A Fruitful Life

Luke 12:18-20
And he said, This will I do: I will pull down my barns, and build greater; and there will I bestow all my fruits and my goods.  And I will say to my soul, Soul, thou hast much goods laid up for many years; take thine ease, eat, drink, and be merry.  But God said unto him, Thou fool, this night thy soul shall be required of thee: then whose shall those things be, which thou hast provided?

The rich man in this parable may have had fruitful ground, but he had a fruitless life.  The accumulation of a lot of stuff is not the measure of greatness that God is looking for, though it seems to be the goal of many in our world today.  The aim of so many is to have so much and rest in their abundance, but what good does that really do?  The rich man found it did not matter that much when God came calling for his soul.  It didn’t prevent death from coming.  It didn’t prevent God’s judgment.  And it certainly didn’t gain him entrance into heaven.

We can’t feed that spiritual and eternal part of us with worldly fruit and treasure.  Those things can satisfy the fleshly.  They can matter in our physical life.  But our souls live on beyond this life, and in that place, those earthly goods don’t matter at all.  The rich man thought to make his soul at ease with riches and plentiful things, but he could take nothing with him to satisfy his soul in eternity.  And if we spend our time accumulating things we can only enjoy here, our eternity will be very empty.
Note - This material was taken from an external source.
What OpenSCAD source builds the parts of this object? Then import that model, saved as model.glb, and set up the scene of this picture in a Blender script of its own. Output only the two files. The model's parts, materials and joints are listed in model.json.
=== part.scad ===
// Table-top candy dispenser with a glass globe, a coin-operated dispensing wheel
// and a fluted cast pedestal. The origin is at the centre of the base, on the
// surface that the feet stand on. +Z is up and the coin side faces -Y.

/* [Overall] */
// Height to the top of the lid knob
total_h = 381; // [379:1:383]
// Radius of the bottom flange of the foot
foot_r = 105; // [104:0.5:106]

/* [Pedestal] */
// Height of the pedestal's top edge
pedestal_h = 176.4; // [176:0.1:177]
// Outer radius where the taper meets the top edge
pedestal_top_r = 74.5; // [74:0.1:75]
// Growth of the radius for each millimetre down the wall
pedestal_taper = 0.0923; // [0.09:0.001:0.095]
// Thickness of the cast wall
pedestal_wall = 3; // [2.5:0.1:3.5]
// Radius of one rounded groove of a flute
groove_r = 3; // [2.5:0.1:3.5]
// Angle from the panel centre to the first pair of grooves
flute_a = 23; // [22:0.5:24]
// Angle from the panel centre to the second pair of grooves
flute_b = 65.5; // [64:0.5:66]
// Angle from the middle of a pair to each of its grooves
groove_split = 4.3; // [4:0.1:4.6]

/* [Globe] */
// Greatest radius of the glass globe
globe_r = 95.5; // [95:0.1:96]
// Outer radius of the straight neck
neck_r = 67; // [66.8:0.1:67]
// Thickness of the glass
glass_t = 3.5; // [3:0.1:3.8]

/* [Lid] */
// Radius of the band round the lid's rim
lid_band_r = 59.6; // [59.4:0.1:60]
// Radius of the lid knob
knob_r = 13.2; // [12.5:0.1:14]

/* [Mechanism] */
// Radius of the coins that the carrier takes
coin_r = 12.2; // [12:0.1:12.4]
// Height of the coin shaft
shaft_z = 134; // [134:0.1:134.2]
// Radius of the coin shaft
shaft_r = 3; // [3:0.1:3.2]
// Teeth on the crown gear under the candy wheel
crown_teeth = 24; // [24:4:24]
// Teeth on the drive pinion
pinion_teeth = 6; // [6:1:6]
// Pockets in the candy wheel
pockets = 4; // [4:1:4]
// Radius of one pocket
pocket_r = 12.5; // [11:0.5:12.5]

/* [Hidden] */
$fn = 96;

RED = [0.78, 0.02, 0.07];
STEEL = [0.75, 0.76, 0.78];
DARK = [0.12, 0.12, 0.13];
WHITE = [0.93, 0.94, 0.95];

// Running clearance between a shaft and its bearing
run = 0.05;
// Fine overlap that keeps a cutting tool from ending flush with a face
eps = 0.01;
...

What kinds of things are we accumulating in our lives?  Are we filling them with an abundance of treasure that will only rot or melt away?  Are we ignoring God as we pursue a life of selfish consumption and strive just to have more and more and more?  Or do we have a more balanced perspective?  Life is not about a pursuit of things to have, but it should be a pursuit of God, a life lived abundantly in His presence and in His will.  We should be more concerned about living a life to please the Lord, not a life of ease and selfish pursuits.
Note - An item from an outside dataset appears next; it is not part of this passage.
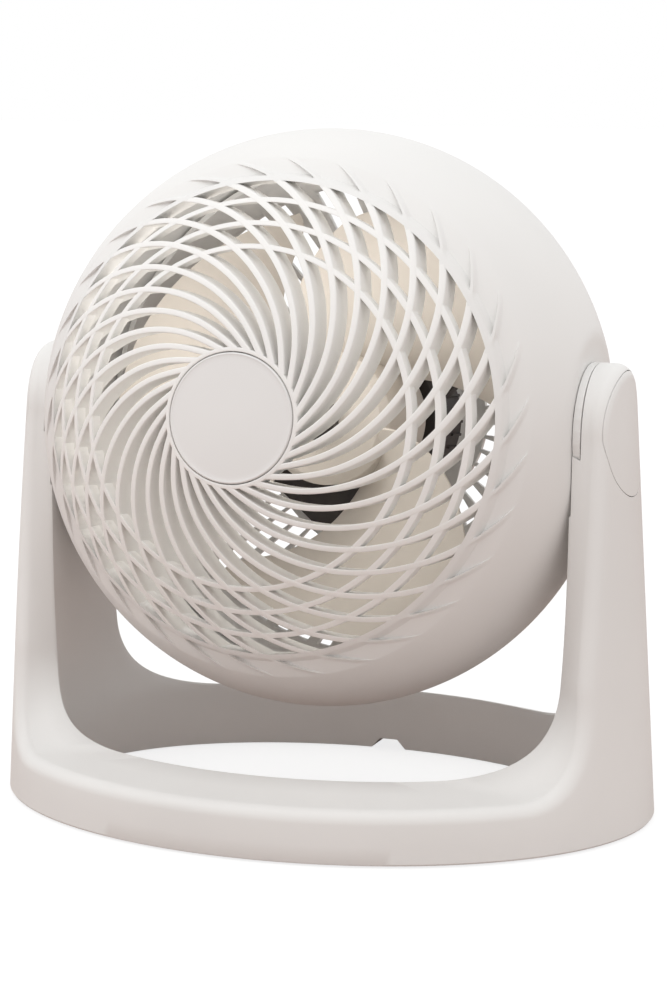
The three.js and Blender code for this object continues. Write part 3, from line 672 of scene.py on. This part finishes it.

What makes a truly fruitful life is what is done for God and done for others.  What if this man, instead of seeking to hoard and keep and consume as much as he could, had chosen to give to those who had nothing, to be a blessing, to make a meaningful difference in someone else’s life?  What if, out of thankfulness for the ways God had blessed him, he chose to glorify God instead of building himself up?  May we choose to live in such a way that the measure of our lives isn’t in how big our barns are and how much stuff we have, but how willing we are to be used, to give, to serve, and to bless others with our lives.